Non-monotonicity in Conformal Risk Control

arXiv cs.LG / 4/3/2026

💬 OpinionIdeas & Deep AnalysisModels & Research

Key Points

  • The paper analyzes conformal risk control (CRC) when the loss is non-monotonic in the tuning parameter, reflecting realistic settings where coverage and efficiency trade off imperfectly.
  • It shows that CRC validity without monotonicity depends on the calibration sample size relative to the grid resolution used for selecting the tuning parameter.
  • The authors provide finite-sample, distribution-free-style guarantees for bounded losses on a grid of size m, with excess risk scaling as O(√(log m / n)) relative to the target level α.
  • They establish a matching lower bound proving the √(log m / n) rate is minimax optimal, and derive improved bounds under additional structure such as Lipschitz continuity or monotonicity.
  • The study extends results to distribution shift scenarios via importance weighting and includes experiments in multilabel classification and object detection showing more stable risk control when accounting for finite-sample deviations.

Abstract

Conformal risk control (CRC) provides distribution-free guarantees for controlling the expected loss at a user-specified level.

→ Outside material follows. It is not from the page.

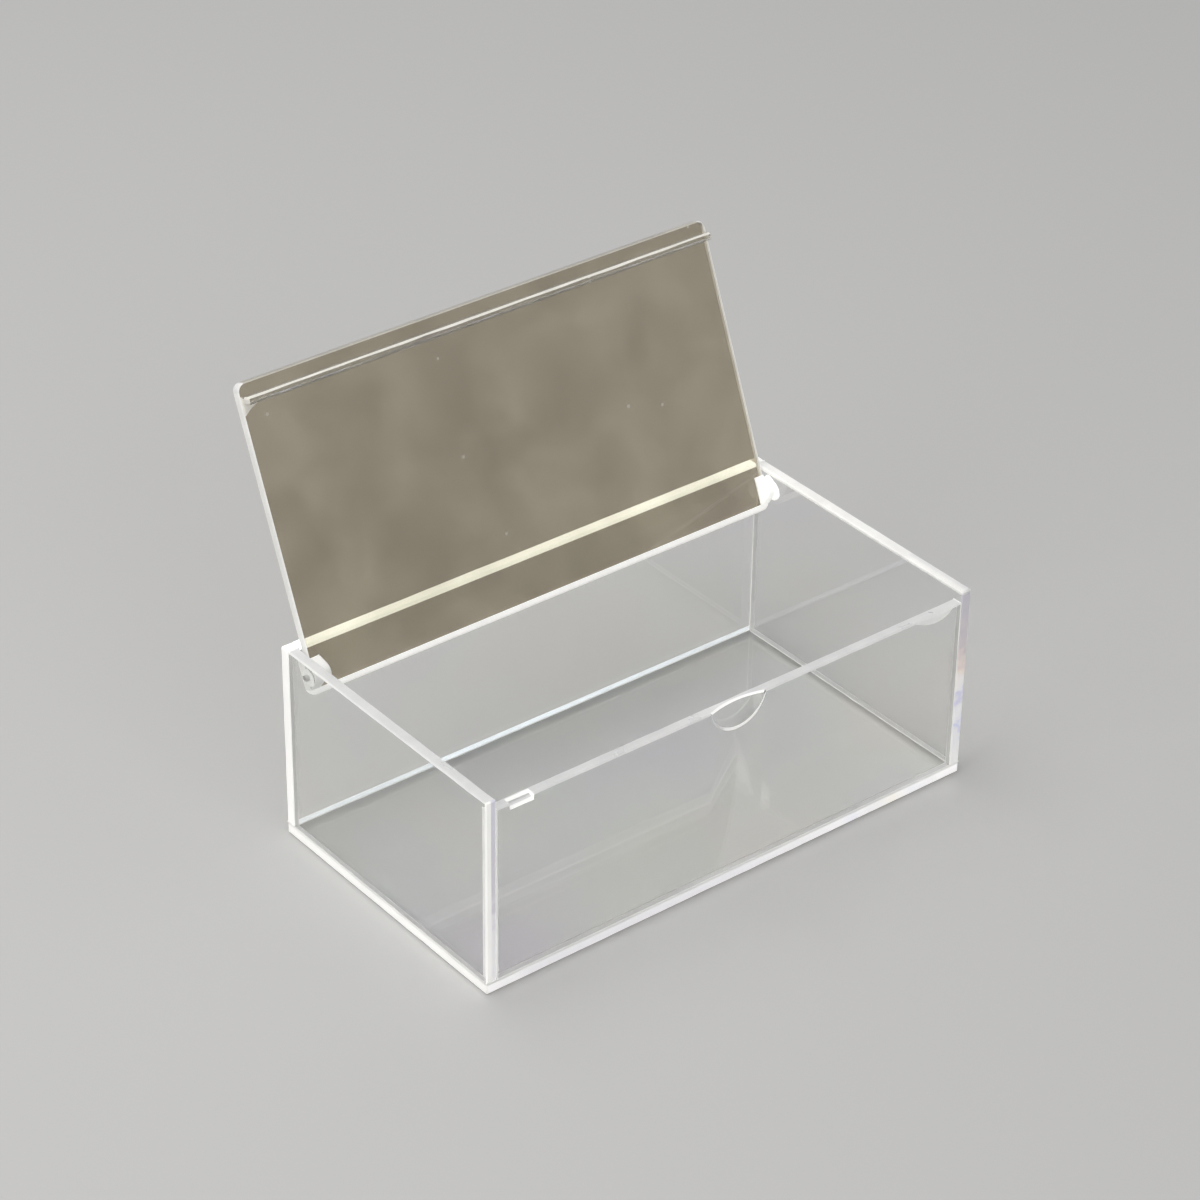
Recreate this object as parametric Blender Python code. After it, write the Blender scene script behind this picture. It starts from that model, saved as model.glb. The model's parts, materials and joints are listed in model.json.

Existing theory typically assumes that the loss decreases monotonically with a tuning parameter that governs the size of the prediction set. This assumption is often violated in practice, where losses may behave non-monotonically due to competing objectives such as coverage and efficiency. We study CRC under non-monotone loss functions when the tuning parameter is selected from a finite grid, a common scenario in thresholding or discretized decision rules. Revisiting a known counterexample, we show that the validity of CRC without monotonicity depends on the relationship between the calibration sample size and the grid resolution. In particular, risk control can still be achieved when the calibration sample is sufficiently large relative to the grid. We provide a finite-sample guarantee for bounded losses over a grid of size m, showing that the excess risk above the target level \alpha is of order \sqrt{\log(m)/n}, where n is the calibration sample size. A matching lower bound shows that this rate is minimax optimal. We also derive refined guarantees under additional structural conditions, including Lipschitz continuity and monotonicity, and extend the analysis to settings with distribution shift via importance weighting. Numerical experiments on synthetic multilabel classification and real object detection data illustrate the practical impact of non-monotonicity. Methods that account for finite-sample deviations achieve more stable risk control than approaches based on monotonicity transformations, while maintaining competitive prediction-set sizes.